--- BEGIN INFORMATION SHOWN ---

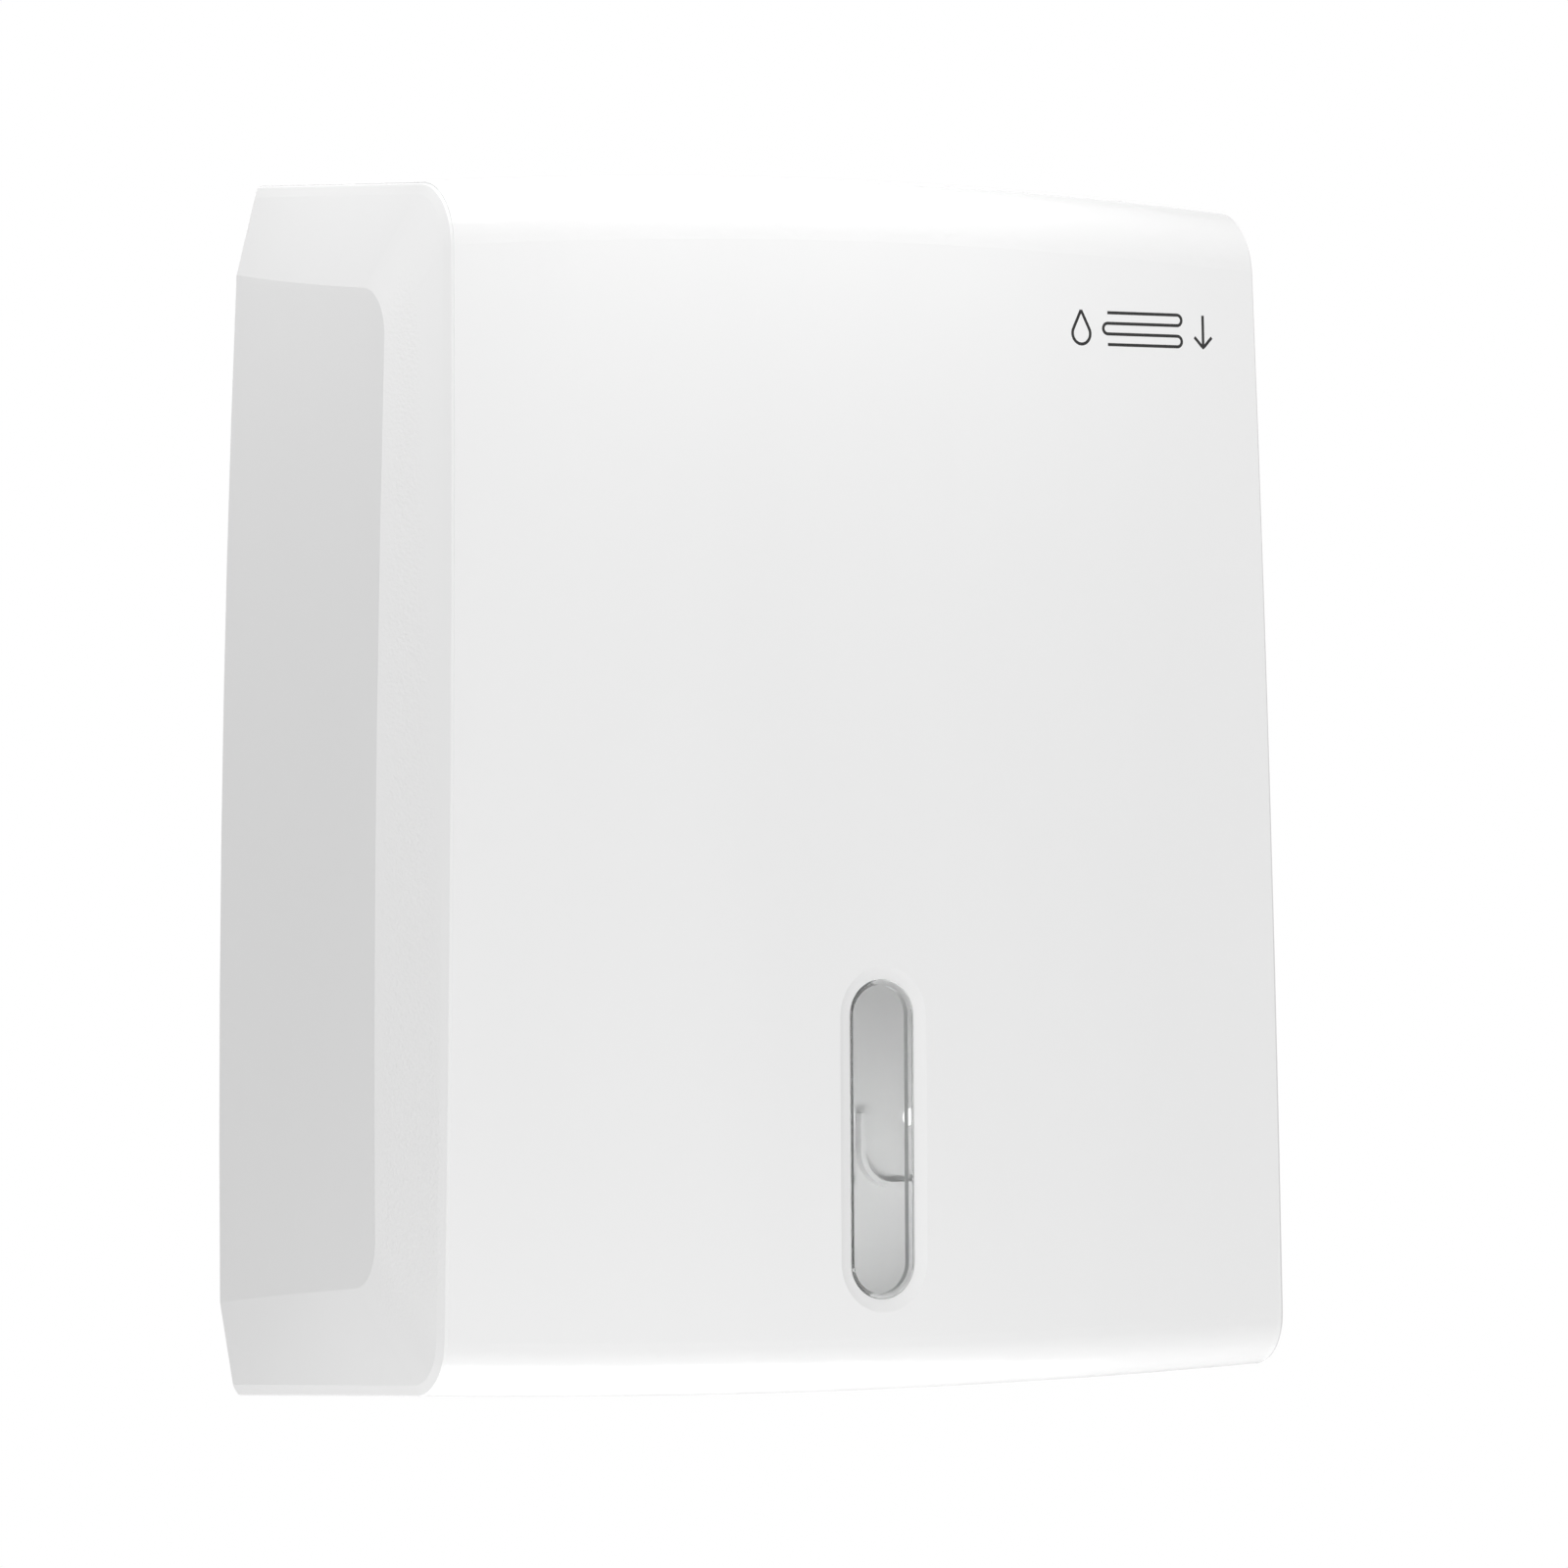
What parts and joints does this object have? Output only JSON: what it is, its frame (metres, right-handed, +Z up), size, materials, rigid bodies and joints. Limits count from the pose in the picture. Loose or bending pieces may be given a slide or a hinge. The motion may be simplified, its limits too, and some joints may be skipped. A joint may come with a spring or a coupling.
{
  "type": "folded paper towel dispenser",
  "caption": "Lockable wall dispenser for folded paper hand towels: white bevelled cover on lower hinges, clear level window, outlet slot underneath.",
  "frame": {"origin": "on the wall plane, on the centreline, at mid-height of the cover's side edges", "axes": "+Z up, +Y into the wall, the front faces -Y, +X to the right seen from the front"},
  "size_m": [0.2868, 0.1266, 0.3485],
  "materials": {
    "cover_white": "glossy moulded",
    "back_white": "satin moulded",
    "inner_white": "satin moulded",
    "lens_clear": "clear polished",
    "zinc_steel": "zinc plated",
    "chrome": "nickel plated",
    "chrome_dark": "turned",
    "bush_nylon": "natural nylon",
    "buffer_rubber": "matt"
  },
  "bodies": {
    "wall_unit": {"back_plate": "back_white", "outlet_tray": "inner_white", "tray_screws": "zinc_steel", "paper_guide_left": "inner_white", "paper_guide_right": "inner_white", "guide_screws": "zinc_steel", "lock_keeper": "zinc_steel", "keeper_screws": "zinc_steel", "cover_buffers": "buffer_rubber", "hinge_pin_left": "zinc_steel", "hinge_pin_right": "zinc_steel"},
    "cover": {"front_cover": "cover_white", "window_lens": "lens_clear", "window_retainer": "inner_white", "window_screws": "zinc_steel", "hinge_bush_left": "bush_nylon", "hinge_bush_right": "bush_nylon", "lock_housing": "chrome", "lock_washer": "zinc_steel", "lock_nut": "zinc_steel"},
    "lock_cylinder": {"lock_plug": "chrome_dark", "lock_cam": "zinc_steel", "cam_washer": "zinc_steel", "cam_screw": "zinc_steel"}
  },
  "joints": [
    {"name": "cover_hinge", "type": "hinge", "parent": "wall_unit", "child": "cover", "pos_m": [0, -0.013, -0.163], "axis": [1, 0, 0], "range_deg": [0, 90]},
    {"name": "lock_turn", "type": "hinge", "parent": "cover", "child": "lock_cylinder", "pos_m": [0, -0.03, 0.16], "axis": [0, 0, -1], "range_deg": [0, 90]}
  ]
}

--- END INFORMATION SHOWN ---

- _YOUR TASK_:
Output the data above exactly, please, line for line.

- _WRITTEN SOLUTION_:
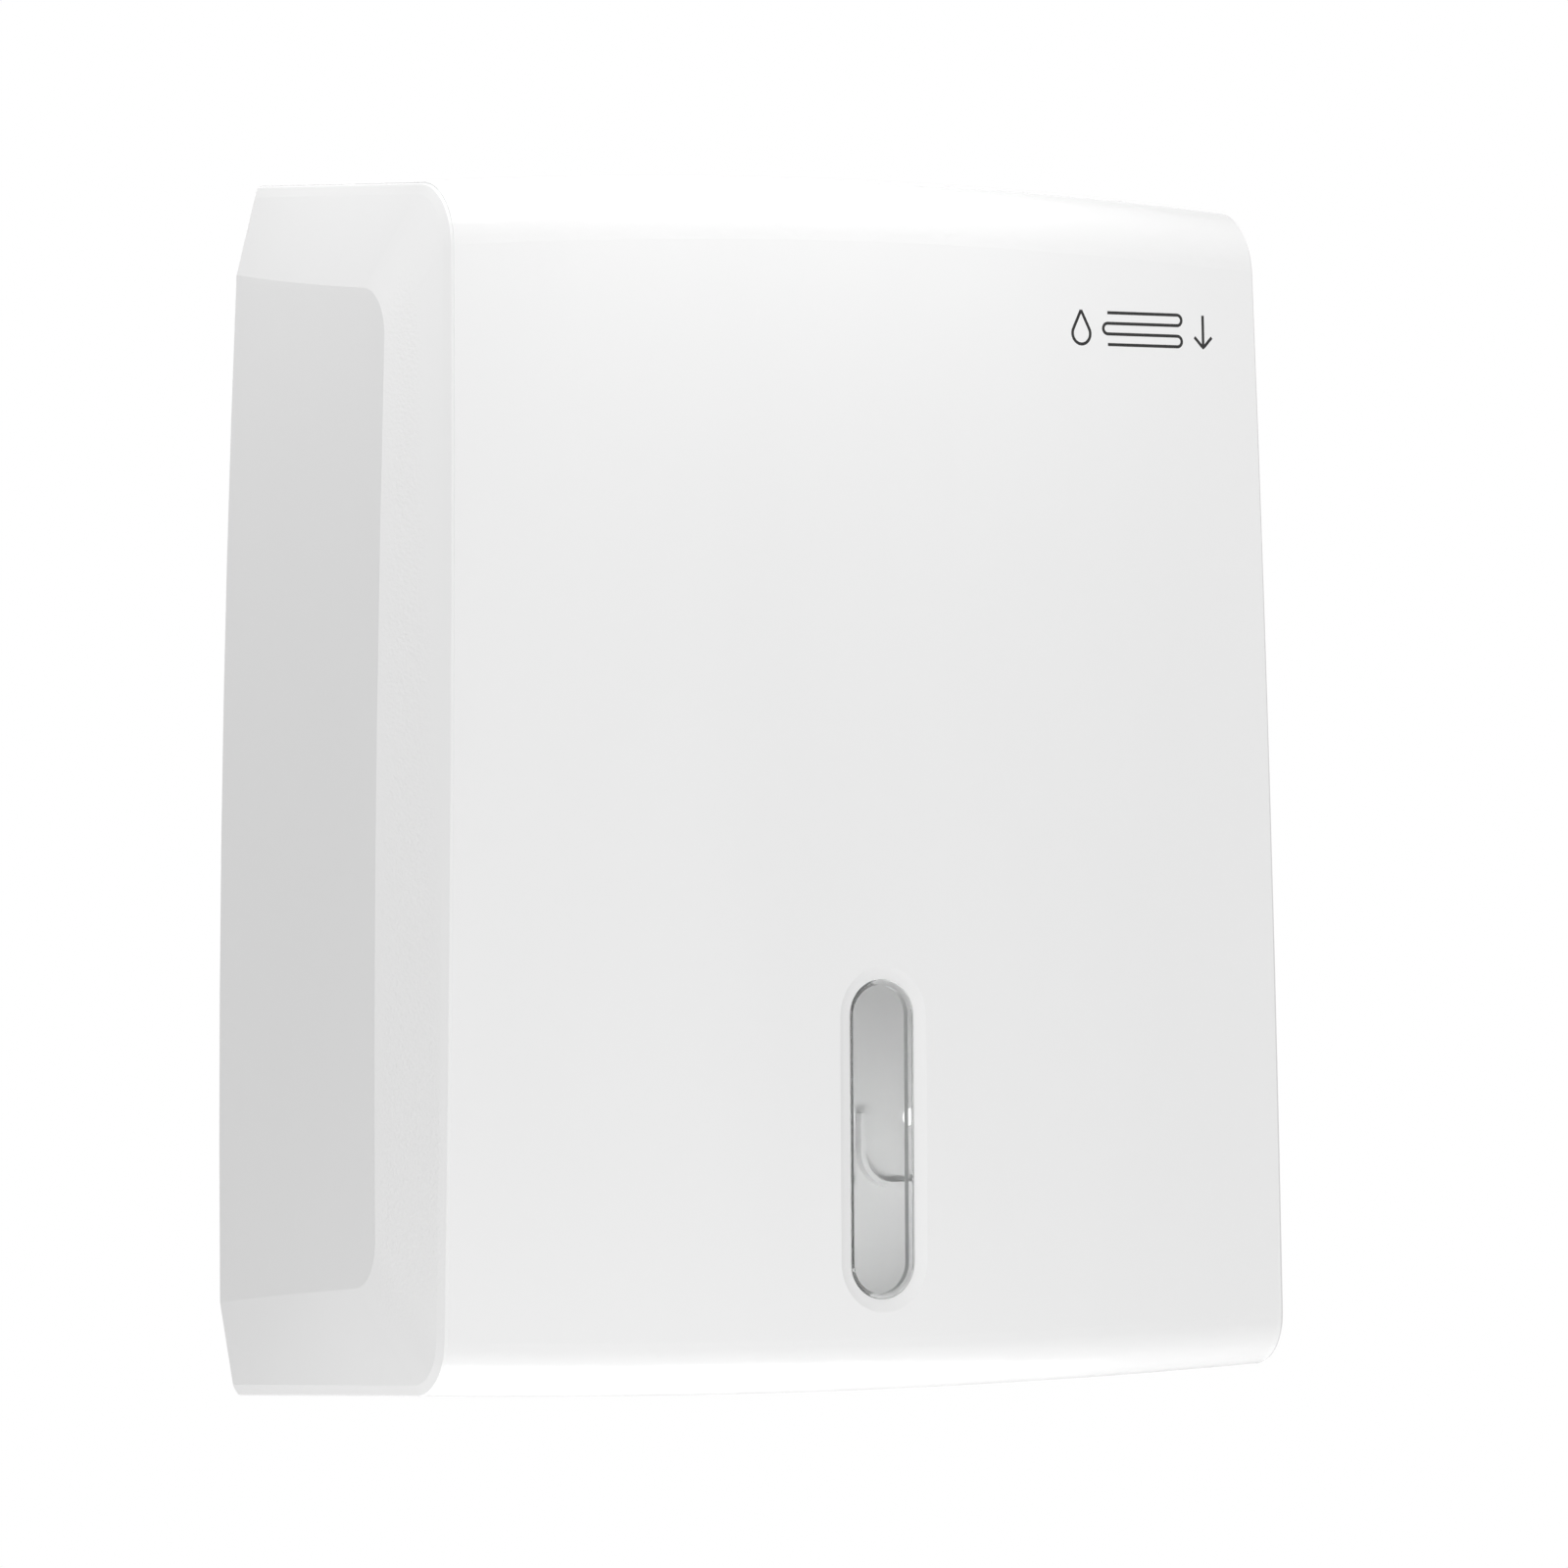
What parts and joints does this object have? Output only JSON: what it is, its frame (metres, right-handed, +Z up), size, materials, rigid bodies and joints. Limits count from the pose in the picture. Loose or bending pieces may be given a slide or a hinge. The motion may be simplified, its limits too, and some joints may be skipped. A joint may come with a spring or a coupling.
{
  "type": "folded paper towel dispenser",
  "caption": "Lockable wall dispenser for folded paper hand towels: white bevelled cover on lower hinges, clear level window, outlet slot underneath.",
  "frame": {"origin": "on the wall plane, on the centreline, at mid-height of the cover's side edges", "axes": "+Z up, +Y into the wall, the front faces -Y, +X to the right seen from the front"},
  "size_m": [0.2868, 0.1266, 0.3485],
  "materials": {
    "cover_white": "glossy moulded",
    "back_white": "satin moulded",
    "inner_white": "satin moulded",
    "lens_clear": "clear polished",
    "zinc_steel": "zinc plated",
    "chrome": "nickel plated",
    "chrome_dark": "turned",
    "bush_nylon": "natural nylon",
    "buffer_rubber": "matt"
  },
  "bodies": {
    "wall_unit": {"back_plate": "back_white", "outlet_tray": "inner_white", "tray_screws": "zinc_steel", "paper_guide_left": "inner_white", "paper_guide_right": "inner_white", "guide_screws": "zinc_steel", "lock_keeper": "zinc_steel", "keeper_screws": "zinc_steel", "cover_buffers": "buffer_rubber", "hinge_pin_left": "zinc_steel", "hinge_pin_right": "zinc_steel"},
    "cover": {"front_cover": "cover_white", "window_lens": "lens_clear", "window_retainer": "inner_white", "window_screws": "zinc_steel", "hinge_bush_left": "bush_nylon", "hinge_bush_right": "bush_nylon", "lock_housing": "chrome", "lock_washer": "zinc_steel", "lock_nut": "zinc_steel"},
    "lock_cylinder": {"lock_plug": "chrome_dark", "lock_cam": "zinc_steel", "cam_washer": "zinc_steel", "cam_screw": "zinc_steel"}
  },
  "joints": [
    {"name": "cover_hinge", "type": "hinge", "parent": "wall_unit", "child": "cover", "pos_m": [0, -0.013, -0.163], "axis": [1, 0, 0], "range_deg": [0, 90]},
    {"name": "lock_turn", "type": "hinge", "parent": "cover", "child": "lock_cylinder", "pos_m": [0, -0.03, 0.16], "axis": [0, 0, -1], "range_deg": [0, 90]}
  ]
}